**Exercise details:**
Compile every line that includes the word "True".

**Recorded information:**

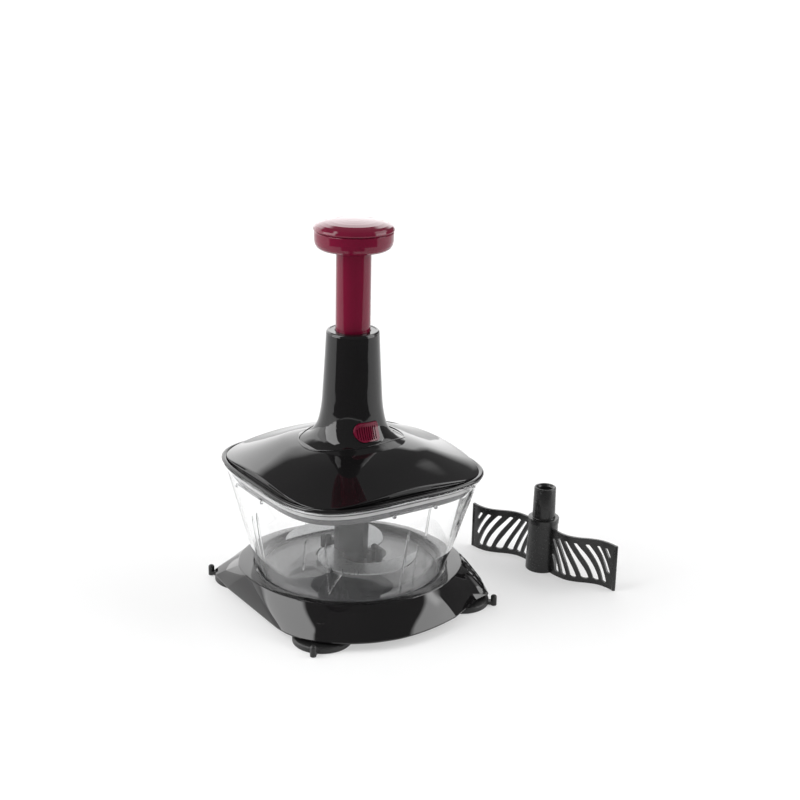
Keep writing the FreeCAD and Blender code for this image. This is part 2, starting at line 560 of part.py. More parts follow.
b = new_body("knob_base")
kl = S("knob_low")
revolve(b, "knob_base_solid", [
    (2.2, S("tube_high")), (12.75, S("tube_high")), (12.75, kl), (k - 6.5, kl), (k - 4.0, kl + 0.5), (k - 2.2, kl + 1.9), (k - 1.1, kl + 4.0), (k - 0.6, kl + 6.6),
    (k - 0.5, ks - 0.6), (k - 1.0, ks), (25.0, ks), (25.0, ks - 0.2), (2.2, ks - 0.2)])
keep(b)

b = new_body("knob_screw")
revolve(b, "knob_screw_solid", [(0, S("tube_web") + 1.0), (1.55, S("tube_web") + 1.6), (1.55, ks - 0.15), (4.0, ks - 0.15), (4.0, ks + 0.9), (3.0, ks + 1.9), (0, ks + 1.9)])
keep(b)

b = new_body("plunger_tube")
tr, tbr = S("tube_radius"), S("tube_bore")
revolve(b, "tube_solid", [
    (tbr, S("tube_low")), (tr, S("tube_low")), (tr, S("tube_high") - 0.05), (0, S("tube_high") - 0.05), (0, S("tube_web")), (tbr, S("tube_web"))])
doc.recompute()
for i, sg in enumerate((1, -1)):
    sk = sketch_on(b, "ear_outline_%d" % i, "XY_Plane", S("tube_low"))
    polygon(sk, [(q(sg) * 11.6, -4.0), (q(sg) * S("ear_radius"), -4.0), (q(sg) * S("ear_radius"), 4.0), (q(sg) * 11.6, 4.0)])
    extrude(b, "ear_%d" % i, sk, S("ear_height"))
    doc.recompute()
sk = sketch_on(b, "screw_hole_outline", "XY_Plane", S("tube_high"))
ring(sk, 0, 0, 1.6)
extrude(b, "screw_hole", sk, 7.5, cut=True)
doc.recompute()
# window in the front of the tube that the lock tongue enters when the plunger is down
before = b.Shape.Volume
sk = sketch_on(b, "window_outline", "XZ_Plane", S("tube_radius") + 1.0)
polygon(sk, [(-6.3, 193.4), (6.3, 193.4), (6.3, 198.6), (-6.3, 198.6)])
f = extrude(b, "window", sk, 9.0, cut=True)
doc.recompute()
if abs(b.Shape.Volume - before) < 1.0:
    f.Reversed = True
    doc.recompute()
if not 20.0 < before - b.Shape.Volume < 260.0:
    raise SystemExit("lock window is wrong: %.1f" % (before - b.Shape.Volume))
keep(b)


# Flat bar twisted about the axis; its lead drives the shaft.
def twisted(width, thick, z0, z1, steps, r_corner=0.0):
    wires = []
    for i in range(steps + 1):
        z = z0 + (z1 - z0) * i / steps
        a = 2 * math.pi * (z - D["bar_low"]) / D["bar_lead"]
        c, s = math.cos(a), math.sin(a)
        pts = []
        for u, v in ((-width / 2, -thick / 2), (width / 2, -thick / 2), (width / 2, thick / 2), (-width / 2, thick / 2)):
            pts.append(Vector(u * c - v * s, u * s + v * c, z))
        wires.append(Part.makePolygon(pts + [pts[0]]))
    return Part.makeLoft(wires, True, False)


bar = twisted(D["bar_width"], D["bar_thick"], D["bar_low"], D["bar_high"], 45)
jr = D["journal_radius"]
bar = bar.fuse(cyl(jr, 79.5, 96.4)).fuse(Part.makeCone(jr, 4.3, 0.9, Vector(0, 0, 96.2), Vector(0, 0, 1))).fuse(cyl(1.4, 171.0, 174.6)).cut(cyl(1.2, 78.0, 86.0))
feature("twist_bar", bar)
nut_cut = twisted(D["bar_width"] + 0.7, D["bar_thick"] + 0.7, 153.0, 167.0, 12)
nut = cyl(10.55, 156.1, 163.5).cut(nut_cut)
for i in range(8):
    tooth = box(8.0, 10.4, -1.1, 1.1, 163.4, 164.6)
    tooth.rotate(Vector(0, 0, 0), Vector(0, 0, 1), 45 * i)
    nut = nut.fuse(tooth)
feature("drive_nut", nut.removeSplitter())
ratchet = cyl(10.6, 164.7, 168.7).cut(cyl(6.2, 160, 170))
for i in range(8):
    tooth = box(8.0, 10.4, -1.0, 1.0, 163.6, 164.8)
    tooth.rotate(Vector(0, 0, 0), Vector(0, 0, 1), 45 * i + 22.5)
    ratchet = ratchet.fuse(tooth)
feature("ratchet_ring", ratchet.removeSplitter())

b = new_body("nut_retainer")
revolve(b, "retainer_solid", [(6.2, S("tube_low") + 0.1), (10.65, S("tube_low") + 0.1), (10.65, S("tube_low") + 2.0), (6.2, S("tube_low") + 2.0)])
keep(b)

sr, sw, sn = D["spring_radius"], D["spring_wire"], D["spring_turns"]
zs0, zs1 = 176.0 + sw / 2, D["tube_web"] - 0.05 - sw / 2
helix = Part.makeHelix((zs1 - zs0) / sn, zs1 - zs0, sr)
helix.translate(Vector(0, 0, zs0))
prof = Part.Wire([Part.makeCircle(sw / 2, Vector(sr, 0, zs0), Vector(0, 1, 0))])
spring = Part.Wire(helix.Edges).makePipeShell([prof], True, True)
feature("return_spring", spring)

# ---------------------------------------------------------------- drive shaft
b = new_body("spring_seat")
revolve(b, "seat_solid", [(1.45, S("bar_high") + 0.05), (7.2, S("bar_high") + 0.05), (9.3, S("bar_high") + 1.4), (9.3, S("bar_high") + 3.8), (6.3, S("bar_high") + 3.8), (6.3, S("bar_high") + 3.0), (1.45, S("bar_high") + 3.0)])
keep(b)
b = new_body("thrust_washer")
revolve(b, "washer_solid", [(3.05, 95.45), (5.5, 95.45), (5.5, 96.15), (3.05, 96.15)])
keep(b)
dog = Part.Face(Part.makePolygon([Vector(5.2 * math.cos(math.radians(60 * i)), 5.2 * math.sin(math.radians(60 * i)), 78.5) for i in range(7)])).extrude(Vector(0, 0, 13.2))
dog = dog.cut(cyl(jr, 79.5, 92.0)).cut(cyl(1.35, 78.0, 80.0))
feature("drive_dog", dog)
b = new_body("dog_screw")
revolve(b, "dog_screw_solid", [(0, 75.8), (2.4, 75.8), (3.0, 76.4), (3.0, 78.45), (1.15, 78.45), (1.15, 85.6), (0, 85.9)])
keep(b)

# --------------------------------------------------------------- loose paddle
px, py = D["paddle_x"], D["paddle_y"]
LINE = [(0.0, -10.5), (0.4, -20.0), (2.4, -29.0), (7.2, -36.0), (13.0, -41.5), (18.0, -48.0), (20.4, -55.5), (21.0, -62.8)]


def vane(sign, half, z0, z1, trim=0.0):
    mid = Part.BSplineCurve()
    mid.interpolate(Points=[Vector(sign * x, sign * y, 0) for x, y in LINE])
    n = 24
    left, right = [], []
    last = mid.LastParameter - trim * (mid.LastParameter - mid.FirstParameter)
    for i in range(n + 1):
        u = mid.FirstParameter + (last - mid.FirstParameter) * i / n
        p = mid.value(u)
        tg = mid.tangent(u)[0]
        nv = Vector(-tg.y, tg.x, 0)
        left.append(p + nv * half)
        right.append(p - nv * half)
    cl, cr = Part.BSplineCurve(), Part.BSplineCurve()
    cl.interpolate(Points=left)
    cr.interpolate(Points=right[::-1])
    wire = Part.Wire([cl.toShape(), Part.LineSegment(left[-1], right[-1]).toShape(), cr.toShape(), Part.LineSegment(right[0], left[0]).toShape()])
    face = Part.Face(wire)
    face.translate(Vector(0, 0, z0))
    return face.extrude(Vector(0, 0, z1 - z0))


vh, vt = D["vane_height"], D["vane_thick"]
paddle = None
for sign in (1, -1):
    v = vane(sign, vt / 2, 0.2, vh)
    # curved slanted slots, cut straight through along X: top end nearer the hub
    mask = vane(sign, 3.4, 4.8, vh - 5.6)
    for i in range(9):
        top = 12.4 + 6.7 * i - 5.4
        pts = []
        for k in range(7):
            g = k / 6.0
            y = top + 13.0 * (1 - (1 - g) ** 1.6) * 0.55 + 13.0 * g * 0.45
            z = (vh - 5.6) - g * (vh - 10.4)
            pts.append((y, z, 1.05 + 0.45 * g))
        lo = [Vector(-60, sign * -(y - hw), z) for y, z, hw in pts]
        hi = [Vector(-60, sign * -(y + hw), z) for y, z, hw in pts]
        poly = Part.makePolygon(lo + hi[::-1] + [lo[0]])
        slot = Part.Face(poly).extrude(Vector(120, 0, 0))
        lim = box(-60, 60, 13.6, 58.6, 4.8, vh - 5.6) if sign < 0 else box(-60, 60, -58.6, -13.6, 4.8, vh - 5.6)
        v = v.cut(slot.common(lim).common(mask))
    # rim bead down the outer edge
    tip = LINE[-1]
    bead = cyl(vt / 2 + 0.7, 0.2, vh, sign * tip[0], sign * tip[1])
    v = v.fuse(bead)
    paddle = v if paddle is None else paddle.fuse(v)
hub = Part.makeCone(12.4, 11.6, 39.3, Vector(0, 0, 0.2), Vector(0, 0, 1)).fuse(cyl(12.1, 39.5, 43.9)).fuse(
    Part.makeCone(8.9, 8.4, 25.1, Vector(0, 0, 43.9), Vector(0, 0, 1)))
paddle = paddle.fuse(hub).cut(cyl(D["hub_bore"], 0.0, 26.0))
hexa = Part.Face(Part.makePolygon([Vector(5.7 * math.cos(math.radians(60 * i)), 5.7 * math.sin(math.radians(60 * i)), 47.0) for i in range(7)])).extrude(Vector(0, 0, 30))
paddle = paddle.cut(hexa).cut(Part.makeCone(5.4, 7.0, 1.7, Vector(0, 0, 67.4), Vector(0, 0, 1)))
paddle = paddle.removeSplitter()
f = feature("mixing_paddle", paddle)
f.Placement = Placement(Vector(px, py, 0), Rotation())

# ------------------------------------------------------------- check and save
doc.recompute()
bad = []
for o in doc.Objects:
    if "Invalid" in o.State or "Error" in o.State:
        bad.append("%s %s" % (o.Name, o.State))
for name, o in PARTS.items():
    s = o.Shape
    if s.isNull() or not s.isValid() or not s.Solids:
        bad.append("%s shape" % name)
if bad:
    raise SystemExit("failed: " + "; ".join(bad))
for name, o in PARTS.items():
    o.Shape.exportStep("parts/%s.step" % name)
    bb = o.Shape.BoundBox
    print("%-24s solids %d  vol %9.1f  x %.1f..%.1f  y %.1f..%.1f  z %.1f..%.1f" % (
        name, len(o.Shape.Solids), o.Shape.Volume, bb.XMin, bb.XMax, bb.YMin, bb.YMax, bb.ZMin, bb.ZMax))
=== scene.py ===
import math

import bmesh
import bpy
from mathutils import Matrix, Vector


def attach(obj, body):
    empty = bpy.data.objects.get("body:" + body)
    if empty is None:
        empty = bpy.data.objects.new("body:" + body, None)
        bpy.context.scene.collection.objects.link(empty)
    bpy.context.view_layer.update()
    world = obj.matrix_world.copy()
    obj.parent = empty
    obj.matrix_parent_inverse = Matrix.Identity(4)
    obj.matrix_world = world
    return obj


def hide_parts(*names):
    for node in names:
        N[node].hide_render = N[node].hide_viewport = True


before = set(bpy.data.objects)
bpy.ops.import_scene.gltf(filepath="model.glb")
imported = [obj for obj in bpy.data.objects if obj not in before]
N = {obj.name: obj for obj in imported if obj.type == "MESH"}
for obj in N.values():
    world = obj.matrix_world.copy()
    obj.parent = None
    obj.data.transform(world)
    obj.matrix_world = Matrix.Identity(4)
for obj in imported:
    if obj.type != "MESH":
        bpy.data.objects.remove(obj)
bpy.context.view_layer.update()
MM = 0.001
scene = bpy.context.scene


# ------------------------------------------------------------------- camera
cam_data = bpy.data.cameras.new("view_camera")
cam = bpy.data.objects.new("view_camera", cam_data)
scene.collection.objects.link(cam)
cam_data.lens = 66.43
cam_data.sensor_width = 36.0
cam_data.sensor_fit = "HORIZONTAL"
cam_data.clip_start = 0.01
cam_data.clip_end = 200.0
fwd = Vector((0.5299, 0.7887, -0.3117)).normalized()
right = Vector((0.8337, -0.5519, 0.0210))
right = (right - fwd * right.dot(fwd)).normalized()
up = right.cross(fwd).normalized()
m = Matrix((right, up, -fwd)).transposed().to_4x4()
m.translation = Vector((-0.5454, -0.8748, 0.4920))
cam.matrix_world = m
scene.camera = cam

# ------------------------------------------------------------ light and floor
scene.view_settings.view_transform = "Standard"
scene.view_settings.look = "None"
scene.view_settings.exposure = 0.0
scene.view_settings.gamma = 1.0

world = bpy.data.worlds.new("studio")
scene.world = world
world.use_nodes = True
wt = world.node_tree
wt.nodes.clear()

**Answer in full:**
extrude(b, "screw_hole", sk, 7.5, cut=True)
f = extrude(b, "window", sk, 9.0, cut=True)
    f.Reversed = True
    return Part.makeLoft(wires, True, False)
spring = Part.Wire(helix.Edges).makePipeShell([prof], True, True)
        N[node].hide_render = N[node].hide_viewport = True
world.use_nodes = True